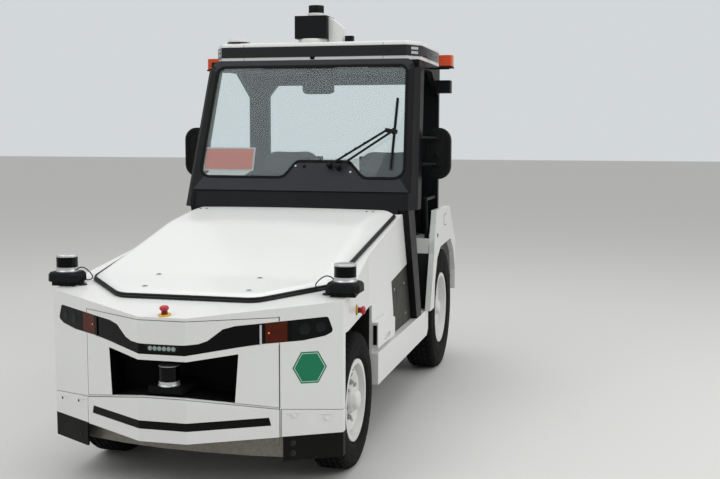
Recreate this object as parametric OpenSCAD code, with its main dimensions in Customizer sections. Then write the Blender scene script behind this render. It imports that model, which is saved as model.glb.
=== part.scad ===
/* [Overall] */
// Distance between the two axles
wheelbase = 2210; // [2200:5:2240]
// Front bumper to the front axle
front_overhang = 740; // [735:1:760]
// Rear axle to the end of the tow coupling
rear_overhang = 550; // [540:2:580]
// Width over the front corners of the body
nose_w = 1360; // [1350:2:1400]
// Width of the body beside the cab
waist_w = 1240; // [1230:2:1250]
// Flat part in the middle of the nose, seen from above
nose_flat_w = 210; // [180:5:260]
// Angle by which the nose facets sweep back
nose_sweep = 30; // [28:0.5:31]
// Thickness of the body panels
panel_t = 12; // [8:1:14]
// Gap where two body panels meet
seam = 3; // [2:0.5:5]

/* [Wheels] */
// Radius of the front tyres
front_tyre_r = 315; // [305:1:318]
// Width of the front tyres
front_tyre_w = 170; // [150:1:175]
// Radius of the front rims
front_rim_r = 182; // [178:1:190]
// Radius of the rear tyres
rear_tyre_r = 395; // [385:1:400]
// Width of the rear tyres
rear_tyre_w = 200; // [180:1:205]
// Radius of the rear rims
rear_rim_r = 222; // [215:1:235]
// Middle of a front tyre from the centre line
front_wheel_x = 555; // [550:1:560]
// Middle of a rear tyre from the centre line
rear_wheel_x = 560; // [555:1:565]
// Steering pivot from the centre line
king_pin_x = 490; // [485:1:495]
// Steering arm, pivot to tie rod
steer_arm_l = 105; // [95:1:110]
// Radial play of the wheel hubs on their stub axles
hub_play = 0.05; // [0.03:0.01:0.1]

/* [Heights] */
// Lower edge of the white body
body_bottom = 280; // [270:1:290]
// Lower edge of the rubber skirts and the under plate
skirt_bottom = 174; // [165:1:190]
// Top of the nose at its tip
face_top = 797; // [785:1:810]
// Top of the front wheel arches
arch_top = 700; // [690:1:710]
// Top of the side sills
sill_top = 460; // [450:1:470]
// Lower edge of the side sills
sill_bottom = 300; // [280:1:320]
// Cab floor
floor_z = 450; // [440:1:458]
// Seat platform and rear deck
platform_z = 893; // [880:1:900]
// Underside of the roof trim
roof_z = 1972; // [1960:1:1990]

/* [Cab] */
// Rake of the windscreen from the vertical
screen_rake = 19.9; // [19:0.1:21]
// Height of the lower edge of the glass
glass_z = 1297; // [1290:1:1305]
// Length of the glass up its slope
glass_h = 675; // [670:1:680]
// Half width of the glass at its lower edge
glass_bottom_x = 608; // [600:1:612]
// Half width of the glass at its upper edge
glass_top_x = 574; // [565:1:580]
// Half width of the roof
roof_x = 640; // [630:1:650]
// Depth of the roof band
fascia_h = 62; // [50:1:70]
// Radius of the steering wheel
steering_wheel_r = 180; // [170:1:190]
// Width of one seat
seat_w = 440; // [420:2:470]
// Middle of a seat from the centre line
seat_x = 330; // [320:1:340]

/* [Front details] */
// Radius of the sensors at the front corners
corner_sensor_r = 49; // [45:1:52]
// Radius of the sensor in the grille
grille_sensor_r = 43; // [40:1:46]
// Depth of the grille box
grille_depth = 150; // [120:5:170]
// Height of the rubber seal round the hood
seal_h = 10; // [6:1:14]
// Width of the rubber seal round the hood
seal_w = 34; // [28:1:40]

/* [Coupling] */
// Radius of the tow pin
tow_pin_r = 16; // [14:0.5:18]
// Clear height between the two jaw plates
tow_jaw_gap = 60; // [50:1:70]
// Middle of the jaw above the ground
tow_z = 380; // [370:1:400]

/* [Hidden] */
$fn = 48;
arc_steps = 6;

white = "whitesmoke";
black = "#202124";
cab_grey = "#3c3e44";
steel = "#6d6e68";
amber = "orangered";
clear_grey = "#9fb0b4";

overall_l = front_overhang + wheelbase + rear_overhang;
front_y = -overall_l / 2;
rear_y = overall_l / 2;
front_axle_y = front_y + front_overhang;
rear_axle_y = front_axle_y + wheelbase;
nose_x = nose_w / 2;
waist_x = waist_w / 2;
fender_in = waist_x + 25;
fender_t = 35;
fender_out = fender_in + fender_t;
corner_y = front_y + (nose_x - nose_flat_w / 2) * tan(nose_sweep);
steer_reach = 370;
arch_front_y = front_axle_y - steer_reach;
arch_rear_y = front_axle_y + 365;
hood_rear_y = front_axle_y + 1045;
cowl_y = hood_rear_y + 35;
riser_y = rear_axle_y - 430;
deck_break_y = front_y + 511;
deck_slope_front = 0.131;
deck_slope_rear = 0.176;
inner_wheel_x = 276;
far = 2000;

function deck_z(y) = y < deck_break_y
    ? face_top + (y - front_y) * deck_slope_front
    : deck_z(deck_break_y - 0.001) + (y - deck_break_y) * deck_slope_rear;
function mirrored(half) = concat([for (p = half) [-p.x, p.y]], [for (i = [len(half) - 1:-1:0]) half[i]]);
function unit(v) = v / norm(v);
function arc_at(a, b, c, r) = r <= 0 ? [b] : let (
    u = unit(a - b), v = unit(c - b), half = acos(u * v) / 2,
    centre = b + unit(u + v) * r / sin(half),
    s = (b + u * r / tan(half) - centre) / r,
    e = (b + v * r / tan(half) - centre) / r,
    turn = 180 - 2 * half)
    [for (k = [0:arc_steps]) centre
        + r * (s * sin(turn * (1 - k / arc_steps)) + e * sin(turn * k / arc_steps)) / sin(turn)];
function rounded(corners) = let (n = len(corners)) [for (i = [0:n - 1]) each arc_at(
    [corners[(i + n - 1) % n].x, corners[(i + n - 1) % n].y], [corners[i].x, corners[i].y],
    [corners[(i + 1) % n].x, corners[(i + 1) % n].y], corners[i].z)];

// Outline of the body from above, moved inwards by d
function nose_outline(d) = let (
    h = nose_x - d,
    c = nose_flat_w / 2 - d * tan(nose_sweep / 2),
    face_y = front_y + d / cos(nose_sweep) + (h - nose_flat_w / 2) * tan(nose_sweep))
    mirrored([[c, front_y + d], [h, face_y], [h, corner_y + 88], [waist_x - d, arch_rear_y - 55],
        [waist_x - d, rear_y]]);

module both_sides() {
    children();
    mirror([1, 0, 0]) children();
}
// Outline in Y and Z, drawn from x0 to x1
module side_slab(x0, x1, outline) {
    translate([x0, 0, 0]) rotate([90, 0, 90]) linear_extrude(x1 - x0) polygon(outline);
}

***

§ **GIVEN INSTRUCTION**: Can you give every line above again, exactly as written?

§ **FINISHED ANSWER**:
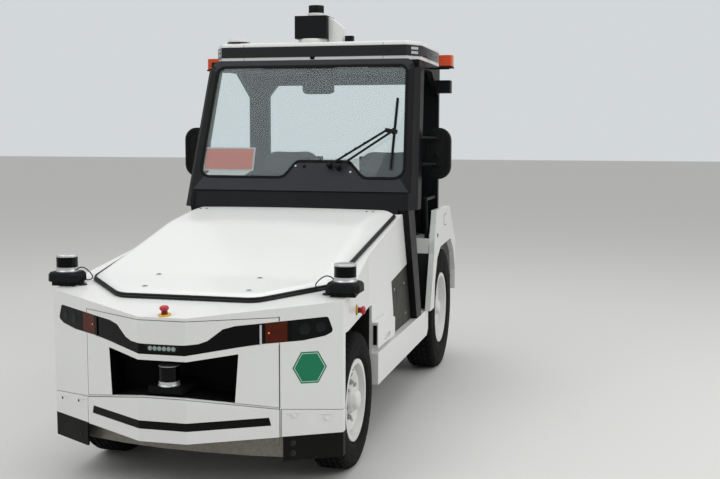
Recreate this object as parametric OpenSCAD code, with its main dimensions in Customizer sections. Then write the Blender scene script behind this render. It imports that model, which is saved as model.glb.
=== part.scad ===
/* [Overall] */
// Distance between the two axles
wheelbase = 2210; // [2200:5:2240]
// Front bumper to the front axle
front_overhang = 740; // [735:1:760]
// Rear axle to the end of the tow coupling
rear_overhang = 550; // [540:2:580]
// Width over the front corners of the body
nose_w = 1360; // [1350:2:1400]
// Width of the body beside the cab
waist_w = 1240; // [1230:2:1250]
// Flat part in the middle of the nose, seen from above
nose_flat_w = 210; // [180:5:260]
// Angle by which the nose facets sweep back
nose_sweep = 30; // [28:0.5:31]
// Thickness of the body panels
panel_t = 12; // [8:1:14]
// Gap where two body panels meet
seam = 3; // [2:0.5:5]

/* [Wheels] */
// Radius of the front tyres
front_tyre_r = 315; // [305:1:318]
// Width of the front tyres
front_tyre_w = 170; // [150:1:175]
// Radius of the front rims
front_rim_r = 182; // [178:1:190]
// Radius of the rear tyres
rear_tyre_r = 395; // [385:1:400]
// Width of the rear tyres
rear_tyre_w = 200; // [180:1:205]
// Radius of the rear rims
rear_rim_r = 222; // [215:1:235]
// Middle of a front tyre from the centre line
front_wheel_x = 555; // [550:1:560]
// Middle of a rear tyre from the centre line
rear_wheel_x = 560; // [555:1:565]
// Steering pivot from the centre line
king_pin_x = 490; // [485:1:495]
// Steering arm, pivot to tie rod
steer_arm_l = 105; // [95:1:110]
// Radial play of the wheel hubs on their stub axles
hub_play = 0.05; // [0.03:0.01:0.1]

/* [Heights] */
// Lower edge of the white body
body_bottom = 280; // [270:1:290]
// Lower edge of the rubber skirts and the under plate
skirt_bottom = 174; // [165:1:190]
// Top of the nose at its tip
face_top = 797; // [785:1:810]
// Top of the front wheel arches
arch_top = 700; // [690:1:710]
// Top of the side sills
sill_top = 460; // [450:1:470]
// Lower edge of the side sills
sill_bottom = 300; // [280:1:320]
// Cab floor
floor_z = 450; // [440:1:458]
// Seat platform and rear deck
platform_z = 893; // [880:1:900]
// Underside of the roof trim
roof_z = 1972; // [1960:1:1990]

/* [Cab] */
// Rake of the windscreen from the vertical
screen_rake = 19.9; // [19:0.1:21]
// Height of the lower edge of the glass
glass_z = 1297; // [1290:1:1305]
// Length of the glass up its slope
glass_h = 675; // [670:1:680]
// Half width of the glass at its lower edge
glass_bottom_x = 608; // [600:1:612]
// Half width of the glass at its upper edge
glass_top_x = 574; // [565:1:580]
// Half width of the roof
roof_x = 640; // [630:1:650]
// Depth of the roof band
fascia_h = 62; // [50:1:70]
// Radius of the steering wheel
steering_wheel_r = 180; // [170:1:190]
// Width of one seat
seat_w = 440; // [420:2:470]
// Middle of a seat from the centre line
seat_x = 330; // [320:1:340]

/* [Front details] */
// Radius of the sensors at the front corners
corner_sensor_r = 49; // [45:1:52]
// Radius of the sensor in the grille
grille_sensor_r = 43; // [40:1:46]
// Depth of the grille box
grille_depth = 150; // [120:5:170]
// Height of the rubber seal round the hood
seal_h = 10; // [6:1:14]
// Width of the rubber seal round the hood
seal_w = 34; // [28:1:40]

/* [Coupling] */
// Radius of the tow pin
tow_pin_r = 16; // [14:0.5:18]
// Clear height between the two jaw plates
tow_jaw_gap = 60; // [50:1:70]
// Middle of the jaw above the ground
tow_z = 380; // [370:1:400]

/* [Hidden] */
$fn = 48;
arc_steps = 6;

white = "whitesmoke";
black = "#202124";
cab_grey = "#3c3e44";
steel = "#6d6e68";
amber = "orangered";
clear_grey = "#9fb0b4";

overall_l = front_overhang + wheelbase + rear_overhang;
front_y = -overall_l / 2;
rear_y = overall_l / 2;
front_axle_y = front_y + front_overhang;
rear_axle_y = front_axle_y + wheelbase;
nose_x = nose_w / 2;
waist_x = waist_w / 2;
fender_in = waist_x + 25;
fender_t = 35;
fender_out = fender_in + fender_t;
corner_y = front_y + (nose_x - nose_flat_w / 2) * tan(nose_sweep);
steer_reach = 370;
arch_front_y = front_axle_y - steer_reach;
arch_rear_y = front_axle_y + 365;
hood_rear_y = front_axle_y + 1045;
cowl_y = hood_rear_y + 35;
riser_y = rear_axle_y - 430;
deck_break_y = front_y + 511;
deck_slope_front = 0.131;
deck_slope_rear = 0.176;
inner_wheel_x = 276;
far = 2000;

function deck_z(y) = y < deck_break_y
    ? face_top + (y - front_y) * deck_slope_front
    : deck_z(deck_break_y - 0.001) + (y - deck_break_y) * deck_slope_rear;
function mirrored(half) = concat([for (p = half) [-p.x, p.y]], [for (i = [len(half) - 1:-1:0]) half[i]]);
function unit(v) = v / norm(v);
function arc_at(a, b, c, r) = r <= 0 ? [b] : let (
    u = unit(a - b), v = unit(c - b), half = acos(u * v) / 2,
    centre = b + unit(u + v) * r / sin(half),
    s = (b + u * r / tan(half) - centre) / r,
    e = (b + v * r / tan(half) - centre) / r,
    turn = 180 - 2 * half)
    [for (k = [0:arc_steps]) centre
        + r * (s * sin(turn * (1 - k / arc_steps)) + e * sin(turn * k / arc_steps)) / sin(turn)];
function rounded(corners) = let (n = len(corners)) [for (i = [0:n - 1]) each arc_at(
    [corners[(i + n - 1) % n].x, corners[(i + n - 1) % n].y], [corners[i].x, corners[i].y],
    [corners[(i + 1) % n].x, corners[(i + 1) % n].y], corners[i].z)];

// Outline of the body from above, moved inwards by d
function nose_outline(d) = let (
    h = nose_x - d,
    c = nose_flat_w / 2 - d * tan(nose_sweep / 2),
    face_y = front_y + d / cos(nose_sweep) + (h - nose_flat_w / 2) * tan(nose_sweep))
    mirrored([[c, front_y + d], [h, face_y], [h, corner_y + 88], [waist_x - d, arch_rear_y - 55],
        [waist_x - d, rear_y]]);

module both_sides() {
    children();
    mirror([1, 0, 0]) children();
}
// Outline in Y and Z, drawn from x0 to x1
module side_slab(x0, x1, outline) {
    translate([x0, 0, 0]) rotate([90, 0, 90]) linear_extrude(x1 - x0) polygon(outline);
}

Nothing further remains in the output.